Сломал Моссовет угловой дом у Никитских ворот, чтобы построить ТАСС. Решили снести старинную усадьбу напротив, где кинотеатр повторного фильма, чтобы и здесь поднять коробку. Усадьба древняя, на ней мемориальная доска висит.
Как остановить бульдозер?
Написал письмо Косыгину, главе правительства. Он его в Москву направил, надо мне городу на это письмо отвечать. Вызвали меня на Тверскую в исполком в кабинет к Пащенко, был такой простолюдин.
Переписал я сразу в блокнот, мне так юристы посоветовали, все фамилии архитекторов, что собрались у него в большом кабинете. Первым назвался Тхор Борис Иванович, милый человек, с Посохиным Новый Арбат построил, крушил все подряд. Они все милые люди. Но, как говорил Петр Первый, все сенаторы добрые люди, а Сенат – злая бестия. Эта бестия – ГлавАПУ. Главное архитектурно-планировочное управление города Москвы.

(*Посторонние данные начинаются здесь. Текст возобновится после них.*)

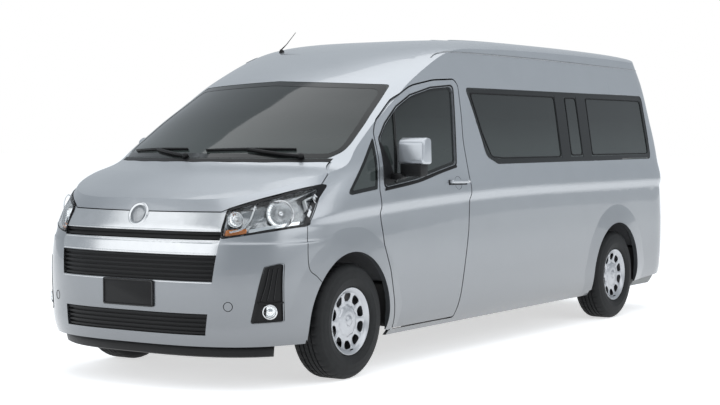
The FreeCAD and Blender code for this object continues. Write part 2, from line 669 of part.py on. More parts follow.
def underbody():
    # Fuel tank and exhaust, hung from the floor.
    under = FLOOR_TOP - FLOOR_THICK - SEAT_GAP
    outline = [(1500, 330, 40), (1500, under - 40), (2500, under - 40), (2500, 330, 40)]
    tank = side_prism(outline, 0, 1, 0, 380, 800)
    straps = [box(360, 820, y, y + 40, 318, under).cut(tank) for y in (1650, 2300)]
    silencer = Part.makeCylinder(95, 700, V(-520, 2100, 400), V(0, 1, 0))
    front_pipe = Part.makeCylinder(26, 2100, V(-520, 20, 400), V(0, 1, 0))
    tail_pipe = Part.makeCylinder(24, WHEELBASE - 2790 - 560, V(-520, 2790, 400), V(0, 1, 0))
    hangers = [box(-535, -505, y, y + 20, 420, under) for y in (300, 1900, 3100)]
    exhaust = silencer.fuse([front_pipe, tail_pipe] + hangers)
    return Part.Compound([tank.fuse(straps), exhaust])


def grille_slats():
    # Black slats in the three openings, on one backing sheet.
    slats = []
    for (low, high, count), points in zip(SLATS, (MID_GRILLE, LOWER_GRILLE, UPPER_GRILLE)):
        zone = front_zone(points, -0.5, -1300, -500)
        pitch = (high - low) / count
        for i in range(count):
            z = low + pitch * (i + 0.5)
            slats.append(zone.common(box(-700, 700, -1300, -500, z - SLAT / 2, z + SLAT / 2)))
    bars = layer(Part.Compound(slats), SLAT_SINK, SLAT_BACK, WALL_ROWS)
    zone = front_zone([(0, 305), (550, 305), (592, 640), (592, 948), (0, 948)], 0, -1300, -500)
    plate = layer(zone, PANEL + SEAT_GAP, SLAT_BACK, WALL_ROWS)
    return solids(plate.fuse(bars))


def main():
    parts = {}
    outer = skin(0)
    ridges = [flare(outer, 0), flare(outer, WHEELBASE)]
    front_low = box(-1300, 1300, -1300, FENDER_FOOT, 0, BUMPER_LOW)
    outer = outer.fuse(ridges + [mirrored(r) for r in ridges])
    outer = outer.cut([side_prism(REAR_LOW), front_low])
    panel_back = skin(PANEL)
    lining_back = skin(PANEL + LINING, PLAIN_ROWS)
    house = WHEELHOUSE_RADIUS + LINER + SEAT_GAP
    panel_arches = arches(ARCH_RADIUS, house)
    lining_arches = arches(house, house)
    panels = outer.cut([panel_back] + panel_arches)
    whole = outer.cut([lining_back] + panel_arches)
    side_lining = skin(PANEL + LINING_GAP, PLAIN_ROWS).cut(lining_back).cut(lining_arches)
    inside = skin(PANEL + LINING + SEAT_GAP, PLAIN_ROWS)

    bonnet = bonnet_zone(0)
    bonnet_hole = bonnet_zone(SHUT_GAP)
    screen = front_zone(SCREEN)
    cowl = front_zone(COWL)
    lamp_half = front_prism(LAMP).common(side_prism(LAMP_SIDE))
    lamps = [lamp_half, mirrored(lamp_half)]
    front = side_prism(BUMPER_BACK)
    centre = front_zone(CENTRE)
    openings = [front_zone(g) for g in (UPPER_GRILLE, MID_GRILLE, LOWER_GRILLE)]
    fog_half = front_prism(FOG, 0, 0, -1300, FOG_BACK)
    fogs = [fog_half, mirrored(fog_half)]
    roof_zone = plan_prism(mirror_points(ROOF), low=1500)
    back = (WHEELBASE + 500, WHEELBASE + 1400)
    tailgate = front_prism(mirror_points(TAILGATE), 0, 0, *back)
    tailgate_hole = front_prism(mirror_points(TAILGATE), 0, SHUT_GAP, *back)
    rear_window = front_prism(mirror_points(REAR_WINDOW), 0, 0, *back)
    rear_bumper = side_prism(REAR_BUMPER)
    tail_half = side_prism(TAIL_LAMP, 0, 1, 0, 806 + SHUT_GAP)
    tail_zone = [tail_half, mirrored(tail_half)]

    door_holes = []
    parts["bonnet"] = solids(panels.common(bonnet))
    panes = [front_zone(SCREEN, -PANE_GAP)]
    rest = panels.cut([bonnet_hole, screen])
    parts["cowl"] = solids(rest.common(cowl))
    rest = rest.cut(cowl)
    parts["roof_panel"] = solids(rest.common(roof_zone).cut(tailgate_hole))
    rest = rest.cut(roof_zone).cut(tailgate_hole)
    fascia = rest.common(front).cut(lamps)
    parts["grille_trim"] = solids(fascia.common(centre).cut(openings))
    parts["bumper_front"] = solids(fascia.cut([centre] + openings + fogs))
    parts["grille_slats"] = grille_slats()
    lamp_shells = [front_prism(LAMP, 0, -0.5).common(side_prism(LAMP_SIDE, 0, 0, -0.5))]
    lamp_shells.append(mirrored(lamp_shells[0]))
    parts["headlamps"] = solids(layer(Part.Compound(lamp_shells), LENS_SINK, LAMP_DEPTH))
    parts["lamp_lenses"] = solids(layer(Part.Compound(lamp_shells), LENS_OUT, LENS_SINK - SEAT_GAP))
    fog_shells = [front_prism(FOG, 0, -0.5, -1300, FOG_BACK)]
    fog_shells.append(mirrored(fog_shells[0]))
    parts["fog_lamps"] = solids(layer(Part.Compound(fog_shells), FOG_SINK, FOG_DEPTH))
    parts["bumper_rear"] = solids(rest.common(rear_bumper))
    parts["tail_lamps"] = solids(rest.cut(rear_bumper).common(Part.Compound(tail_zone)))
    rest = rest.cut([rear_bumper] + tail_zone)
    parts["tailgate"] = solids(whole.common(tailgate).cut(rear_window))
    rear_pane = front_prism(mirror_points(REAR_WINDOW), 0, -PANE_GAP, *back)
    parts["tailgate_glass"] = solids(layer(rear_pane, GLASS_SINK, GLASS_SINK + GLASS))

    for side, name in ((1, "left"), (-1, "right")):
        fender = side_prism(FENDER, 0, side)
        door = side_prism(DOOR, 0, side).cut(front_zone(SCREEN, PILLAR))
        door_hole = side_prism(DOOR, 0, side, DOOR_GAP).cut(front_zone(SCREEN, PILLAR - DOOR_GAP))
        door_holes.append(door_hole)
        window = side_prism(DOOR_WINDOW, 0, side)
        quarter = side_prism(QUARTER, 0, side)
        behind = B_SEAM + [(1425, 100), (WHEELBASE + 1400, 100), (WHEELBASE + 1400, 2600)]
        behind = side_prism(behind, 0, side)
        reach = (0, 1300) if side > 0 else (-1300, 0)
        half = rest.common(box(*reach, -1300, 6000, 100, 2600))
        parts["fender_" + name] = solids(half.common(fender).cut([door_hole, quarter]))
        flank = half.cut([fender, side_prism(BUMPER_BACK, 0, side)])
        parts["cab_side_" + name] = solids(flank.cut([behind, door_hole, quarter]))
        side_panel = flank.common(behind)
        lining_half = side_lining.common(box(*reach, LINING_START, 6000, 100, 2600))
        lining_half = lining_half.cut(roof_zone).cut(tailgate_hole).cut(door_hole)
        panes.append(side_prism(QUARTER, 0, side, -PANE_GAP))
        if side > 0:
            parts["side_panel_" + name] = solids(side_panel.cut(side_prism(SIDE_GLASS, 0, side)))
            parts["lining_" + name] = solids(lining_half.cut(side_prism(SIDE_GLASS, 0, side, -FLANGE)))
            panes.append(side_prism(SIDE_GLASS, 0, side, -PANE_GAP))
        else:
            sliding = side_prism(SLIDING_DOOR, 0, side)
            sliding_hole = side_prism(SLIDING_DOOR, 0, side, SEAT_GAP)
            rear_glass = side_prism(REAR_GLASS, 0, side)
            parts["side_panel_" + name] = solids(side_panel.cut([sliding_hole, rear_glass]))
            lining_half = lining_half.cut([sliding_hole, side_prism(REAR_GLASS, 0, side, -FLANGE)])
            parts["lining_" + name] = solids(lining_half)
            parts["sliding_door"] = solids(whole.common(sliding).cut(side_prism(SLIDING_GLASS, 0, side)))
            panes.append(side_prism(SLIDING_GLASS, 0, side, -PANE_GAP))
            panes.append(side_prism(REAR_GLASS, 0, side, -PANE_GAP))
        parts["door_" + name] = solids(whole.common(door).cut(window))
        pane = side_prism(DOOR_WINDOW, 0, side, -PANE_GAP)
        parts["door_glass_" + name] = solids(layer(pane, DOOR_GLASS_SINK, DOOR_GLASS_SINK + GLASS))
    parts["fixed_glass"] = solids(layer(Part.Compound(panes), GLASS_SINK, GLASS_SINK + GLASS))
    roof_lining = layer(roof_zone, PANEL + SEAT_GAP, PANEL + LINING)
    parts["roof_lining"] = solids(roof_lining.cut(screen).cut(tailgate_hole).cut(door_holes))
    parts["floor_pan"] = floor_pan(inside)
    parts["wheelhouses_front"] = wheelhouses(inside, 0)
    parts["wheelhouses_rear"] = wheelhouses(inside, WHEELBASE)
    parts["engine_block"] = engine_block()
    parts["dashboard"], parts["steering_wheel"] = dashboard()
    parts.update(seats())
    parts["front_suspension"] = front_suspension()
    parts["rear_axle"] = Part.Compound([rear_axle()] + leaf_springs())
    parts["underbody"] = underbody()
    parts["mirror_left"] = door_mirror()
    parts["mirror_right"] = mirrored(parts["mirror_left"])
    parts["knuckle_left"] = knuckle()
    parts["knuckle_right"] = mirrored(parts["knuckle_left"])
    for y, end in ((0, "front"), (WHEELBASE, "rear")):
        for side, name in ((1, "left"), (-1, "right")):
            tyre, rim = wheel(y, side)
            parts["tyre_" + end + "_" + name] = tyre
            parts["wheel_" + end + "_" + name] = rim
    for name, shape in parts.items():
        print(name, shape.isValid(), len(shape.Solids), round(shape.Volume / 1e6, 1))
    os.makedirs("parts", exist_ok=True)
    middle = (WHEELBASE + REAR_OVERHANG - FRONT_OVERHANG) / 2
    for name, shape in parts.items():
        shape.translate(V(0, -middle, 0))
        shape.exportStep("parts/" + name + ".step")


main()
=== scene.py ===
import json
import math

import bmesh
import bpy
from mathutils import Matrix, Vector
from mathutils.bvhtree import BVHTree


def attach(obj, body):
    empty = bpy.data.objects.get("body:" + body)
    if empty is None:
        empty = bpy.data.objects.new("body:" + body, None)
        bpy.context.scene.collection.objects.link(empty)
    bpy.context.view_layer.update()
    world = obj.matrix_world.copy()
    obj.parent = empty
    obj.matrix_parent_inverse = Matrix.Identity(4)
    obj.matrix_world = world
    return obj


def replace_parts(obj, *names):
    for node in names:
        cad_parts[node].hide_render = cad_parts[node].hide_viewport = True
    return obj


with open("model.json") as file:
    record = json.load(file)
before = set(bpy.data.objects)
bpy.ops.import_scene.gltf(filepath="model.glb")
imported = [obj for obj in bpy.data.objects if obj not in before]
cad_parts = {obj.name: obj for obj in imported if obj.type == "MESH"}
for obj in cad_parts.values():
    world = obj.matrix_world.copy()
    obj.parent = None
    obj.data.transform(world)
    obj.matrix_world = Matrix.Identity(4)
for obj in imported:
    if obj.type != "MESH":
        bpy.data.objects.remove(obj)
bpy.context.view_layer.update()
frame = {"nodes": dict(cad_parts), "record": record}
nodes = frame["nodes"]

# Places along the vehicle are written from the front axle, as in the part's source, and in metres.
MIDDLE = 2.000
WHEELBASE = 3.860
# Height and distance from the middle of a wheel's centre, radius of the wheel arches, top of the cabin floor
HUB = 0.352
WHEEL_X = 0.836
ARCH = 0.446
FLOOR_Z = 0.600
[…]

Я Пащенко: вас обманывают архитекторы, показывают фотографии развалюхи, а на самом деле это церковь Иоакима и Анны на Якиманке, от нее название улицы пошло. Перечисляю другие храмы Божьи, Казанский собор на Калужской, что идет под снос, Литературный музей, мой дом родной…
Он меня слушает, потом говорит:
– Времени у вас свободного много, вот вы ходите везде, пишите, как старик, вы же не пенсионер, вам лет тридцать пять, а чем занимаетесь? Вот вы к товарищу Косыгину обратились. Что правительству пишете?

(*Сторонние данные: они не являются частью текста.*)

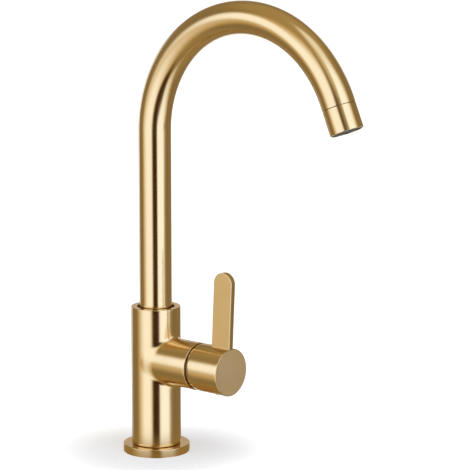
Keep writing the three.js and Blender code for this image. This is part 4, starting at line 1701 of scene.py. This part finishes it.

И читает мое письмо: волна варварских разрушений сметает с лица земли то, чем восхищались иностранцы, за что умирали наши отцы в Великую Отечественную войну…
Мы умирали не за будущий город, который построит ГлавАПУ, а за старую Москву, в каждой столице есть старый город, нигде не ломают центры старых городов.